Knowledge of Pretrained Language Models on Surface Information of Tokens
Tatsuya Hiraoka, Naoaki Okazaki
TL;DR
This work probes whether pretrained language models encode token surface information in their embeddings and whether they can generate such information. Using independent MLP probes on subword- and word-level embeddings across English and Japanese PLMs, plus a zero-shot generation evaluation, the authors examine token length, substrings, and token constitution. They find that embeddings encode partial knowledge of token length and substrings, but largely fail to capture the exact ordering of characters within tokens, with notable decoder bottlenecks limiting generation of surface information. The findings suggest a need for surface-aware PLMs and motivate future cross-linguistic benchmarks to better support tasks requiring fine-grained surface knowledge.
Abstract
Do pretrained language models have knowledge regarding the surface information of tokens?
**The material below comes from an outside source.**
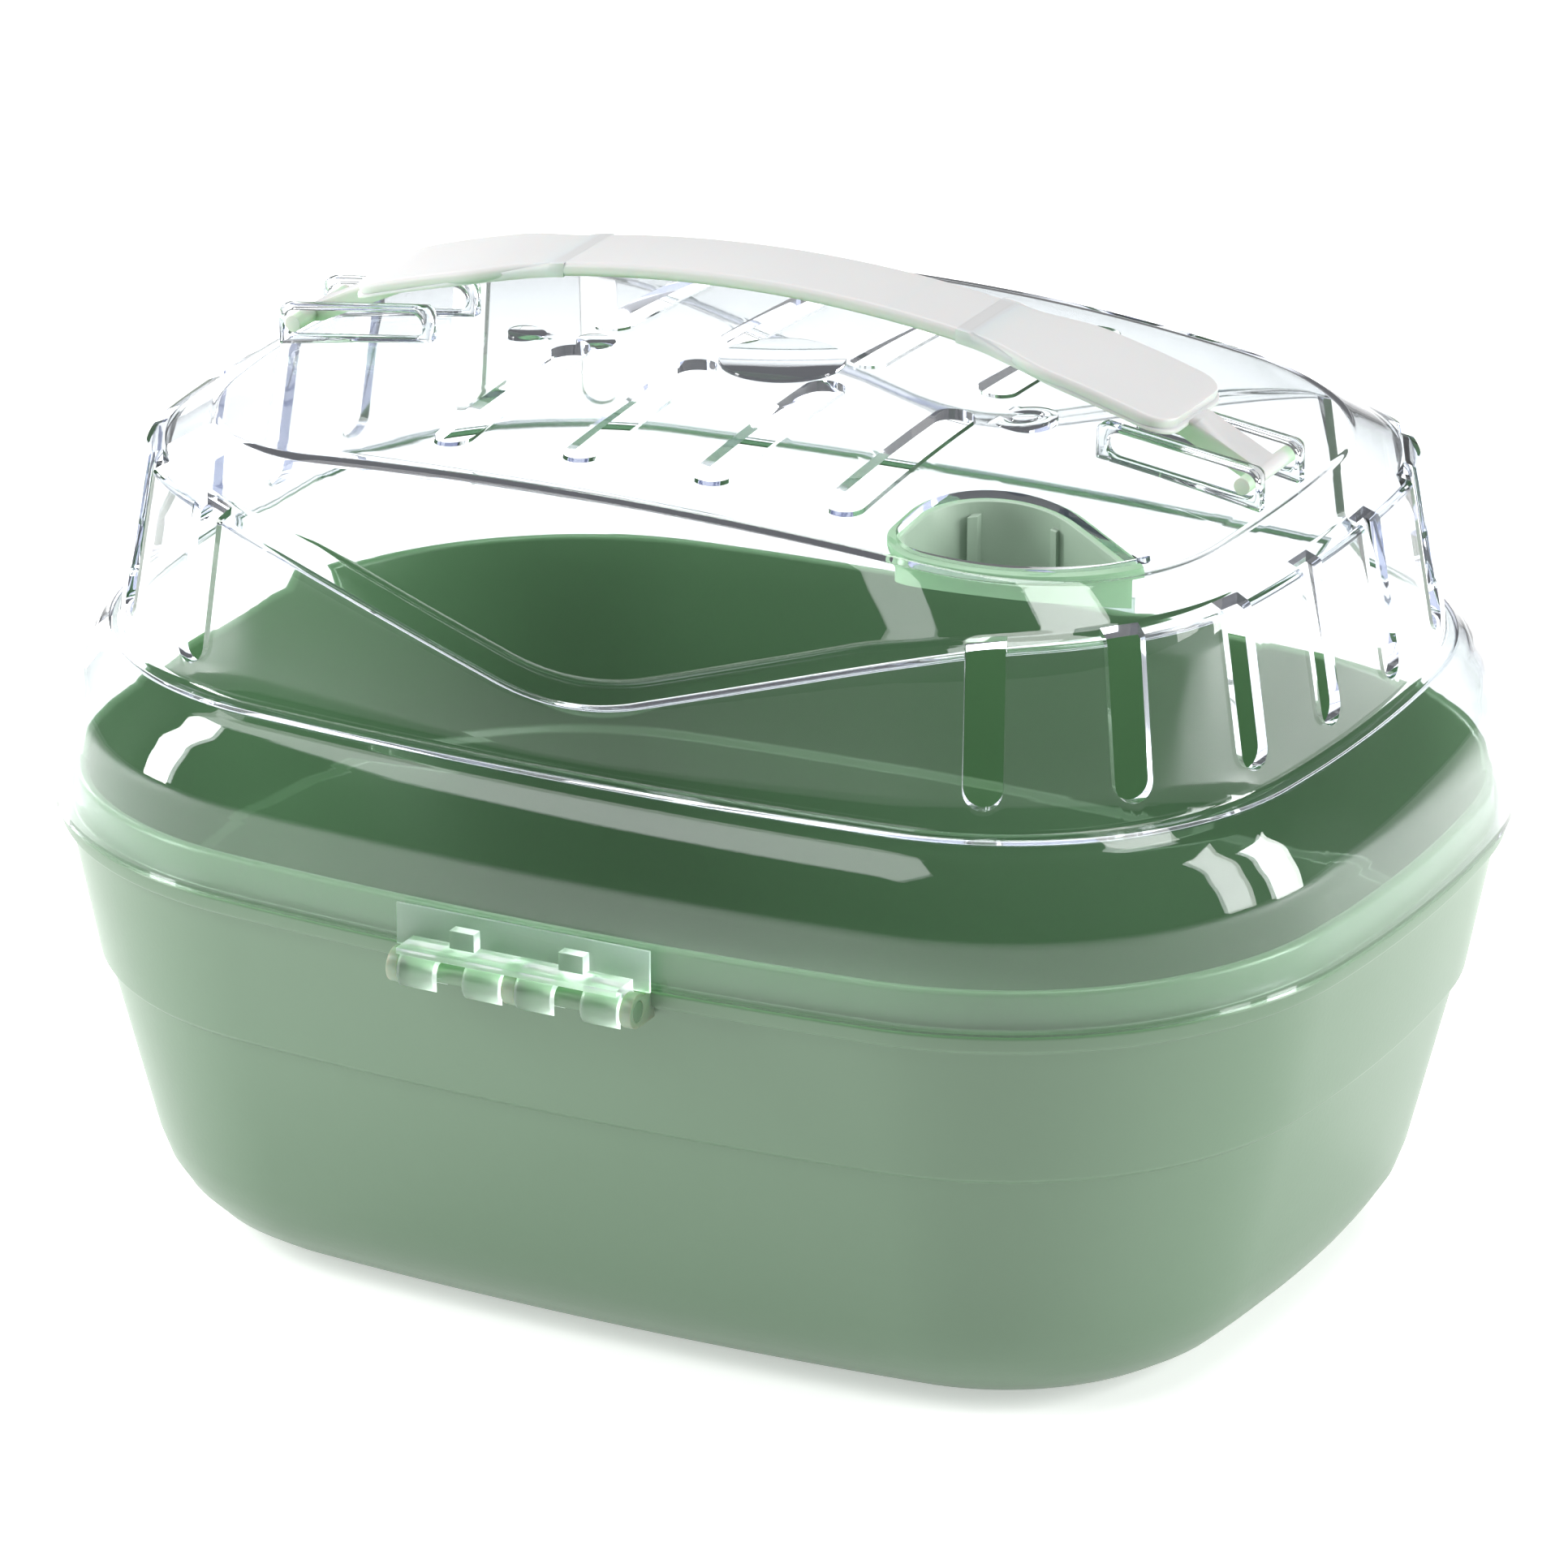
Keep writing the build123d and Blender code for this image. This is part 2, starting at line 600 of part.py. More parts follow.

We examined the surface information stored in word or subword embeddings acquired by pretrained language models from the perspectives of token length, substrings, and token constitution. Additionally, we evaluated the ability of models to generate knowledge regarding token surfaces. We focused on 12 pretrained language models that were mainly trained on English and Japanese corpora. Experimental results demonstrate that pretrained language models have knowledge regarding token length and substrings but not token constitution. Additionally, the results imply that there is a bottleneck on the decoder side in terms of effectively utilizing acquired knowledge.